Le contenu africain, clé de voûte de la légitimité
Les observateurs répètent qu’aucun feuilleton importé, si prestigieux soit-il, ne tient la distance face à un bon soap local à heure de grande écoute, un constat martelé par Bernard Azria, pionnier de la distribution panafricaine (Agence Ecofin, 2022). TF1 a donc mandaté Newen Studios pour identifier trente formats d’adaptation et prépare une bourse à l’écriture destinée aux scénaristes de Dakar, Abidjan et Douala. Dans les capitales francophones, où les séries ivoiriennes et sénégalaises rassemblent déjà des audiences à deux chiffres, la crédibilité passera par une coproduction équitable, assortie d’un partage de droits à l’export.
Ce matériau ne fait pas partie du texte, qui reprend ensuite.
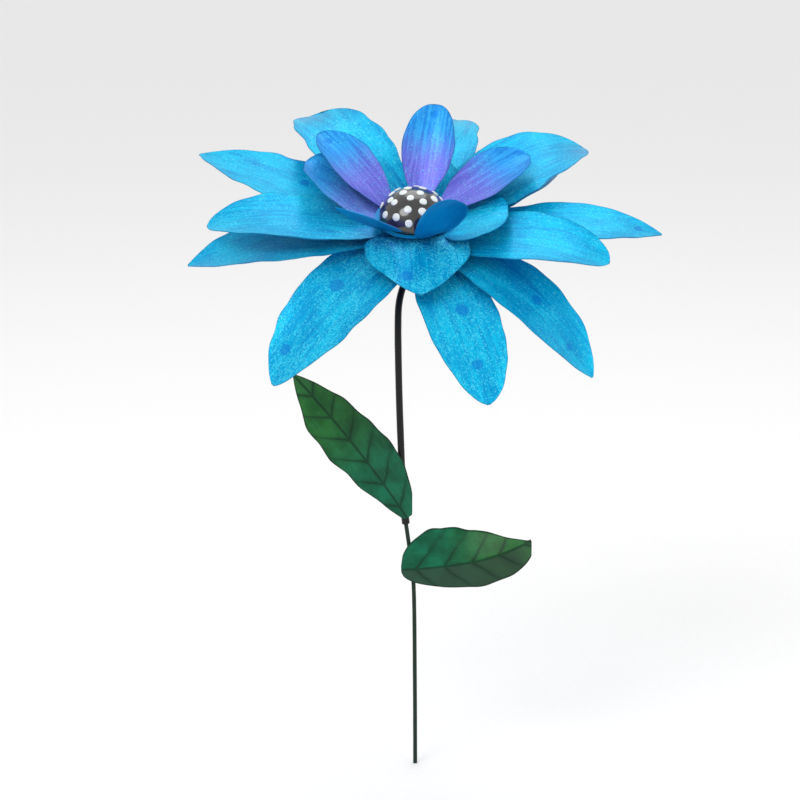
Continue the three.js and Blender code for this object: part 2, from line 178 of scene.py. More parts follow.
# Paint dots on the dome: (direction round the axis, height above the rim), in degrees.
DOME_DOTS = [
    (262, 23), (208, 23), (235, 30), (292, 44), (256, 49), (318, 26), (352, 22), (25, 24),
    (60, 20), (98, 22), (135, 20), (172, 22), (208, 52), (188, 48), (308, 62), (352, 52),
    (254, 74), (174, 73), (356, 78), (36, 37), (56, 60), (82, 44), (118, 70), (130, 44), (156, 46),
]


# ---- Mesh helpers ----
def new_object(name, vertices, faces, to_world=None, attributes=None):
    """A smooth-shaded mesh object from points in millimetres."""
    points = [Vector(v) * MM for v in vertices]
    if to_world is not None:
        points = [to_world @ p for p in points]
    mesh = bpy.data.meshes.new(name)
    mesh.from_pydata(points, [], faces)
    for key, (kind, values) in (attributes or {}).items():
        layer = mesh.attributes.new(key, kind, "POINT")
        field = "vector" if kind == "FLOAT_VECTOR" else "value"
        for item, value in zip(layer.data, values):
            setattr(item, field, value)
    mesh.validate()
    mesh.shade_smooth()
    obj = bpy.data.objects.new(name, mesh)
    bpy.context.scene.collection.objects.link(obj)
    return obj


def sharpen(obj, degrees=CORNER_ANGLE):
    """Marks the edges sharper than the angle, so that only they shade as corners."""
    bm = bmesh.new()
    bm.from_mesh(obj.data)
    bmesh.ops.recalc_face_normals(bm, faces=bm.faces)
    limit = math.radians(degrees)
    for edge in bm.edges:
        edge.smooth = not edge.is_manifold or edge.calc_face_angle(0) < limit
    bm.to_mesh(obj.data)
    bm.free()
    return obj


def place(obj, body, slot, material, *nodes):
    """Gives a finished piece its material, its body and the CAD nodes it stands for."""
    obj.data.materials.clear()
    obj.data.materials.append(material)
    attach(obj, body)
    if nodes:
        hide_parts(*nodes)
    return obj


def keep_inside(obj, node):
    """Presses the finer mesh flat against the CAD node's box where it passes it, by up to 1.6 mm."""
    low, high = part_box(node)
    for vertex in obj.data.vertices:
        for axis in range(3):
            vertex.co[axis] = min(max(vertex.co[axis], low[axis]), high[axis])
    return obj


def mix(a, b, t):
    return a + (b - a) * t


def along(values, u):
    """The value at u between numbers evenly spaced from 0 to 1."""
    x = u * (len(values) - 1)
    i = min(int(x), len(values) - 2)
    return mix(values[i], values[i + 1], x - i)


TIP_WIDTH = 0.04


def outline(shape, u):
    """Share of a blade's full width at u along it."""
    if u < shape["widest"]:
        swell = math.sin(math.pi / 2 * u / shape["widest"]) ** shape.get("rise", 1)
        return mix(shape["root_width"], 1, swell)
    t = (u - shape["widest"]) / (1 - shape["widest"])
    return max(TIP_WIDTH, max(0, 1 - t * t) ** shape["blunt"])


def blade_frame(blade, u):
    """T along the blade, C across it and N out of its upper face."""
    slope = math.radians(along(blade["slopes"], u))
    heading = math.radians(blade["azimuth"] + along(blade["turn"], u))
    flat = math.cos(slope)
    T = Vector((flat * math.cos(heading), flat * math.sin(heading), math.sin(slope)))
    C = Vector((-math.sin(heading), math.cos(heading), 0))
    C.rotate(Quaternion(T, math.radians(along(blade["roll"], u))))
    return T, C, T.cross(C)


class Sheet:
    """Collects blades and discs as closed shells with the attributes that the paint reads."""

    KINDS = dict(run="FLOAT", across="FLOAT", share="FLOAT", edge="FLOAT", upper="FLOAT", tone="FLOAT",
                 glitter="FLOAT", lilac="FLOAT", dot_a="FLOAT_VECTOR", dot_b="FLOAT_VECTOR")

    def __init__(self):
        self.vertices, self.faces = [], []
        self.values = {key: [] for key in self.KINDS}

    def vertex(self, point, **values):
        self.vertices.append(point)
        for key, kind in self.KINDS.items():
            blank = (0, 0, 0) if kind == "FLOAT_VECTOR" else 0
            self.values[key].append(values.get(key, blank))
        return len(self.vertices) - 1

    def build(self, name, to_world=None):
        attributes = {key: (kind, self.values[key]) for key, kind in self.KINDS.items()}
        return sharpen(new_object(name, self.vertices, self.faces, to_world, attributes), SHEET_CORNER_ANGLE)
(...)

Aux yeux des régulateurs, cette démarche conditionnera l’obtention de licences et d’avantages fiscaux, à l’image des quotas de contenus locaux imposés au Rwanda depuis 2021.
Entre influence et rentabilité, l’équation diplomatique
Au-delà du modèle d’affaires, l’entrée de TF1+ s’interprète comme un instrument de diplomatie culturelle française. Paris cherche à rééquilibrer sa présence face à l’activisme médiatique turc, chinois ou qatari, très visible via TRT World, CGTN ou Al-Jazeera. L’initiative de TF1 trouve un écho favorable auprès du Quai d’Orsay, qui y voit un vecteur de rayonnement linguistique sans mobilisation budgétaire publique. Pour les capitales africaines, l’arrivée d’un géant gratuit élargit l’écosystème audiovisuel, accroît la concurrence sur le marché publicitaire et offre de nouvelles fenêtres de diffusion aux créateurs locaux. Reste que la rentabilité du projet ne se vérifiera qu’à moyen terme, tributaire d’une croissance continue de la connectivité et d’une régulation harmonisée des marchés numériques.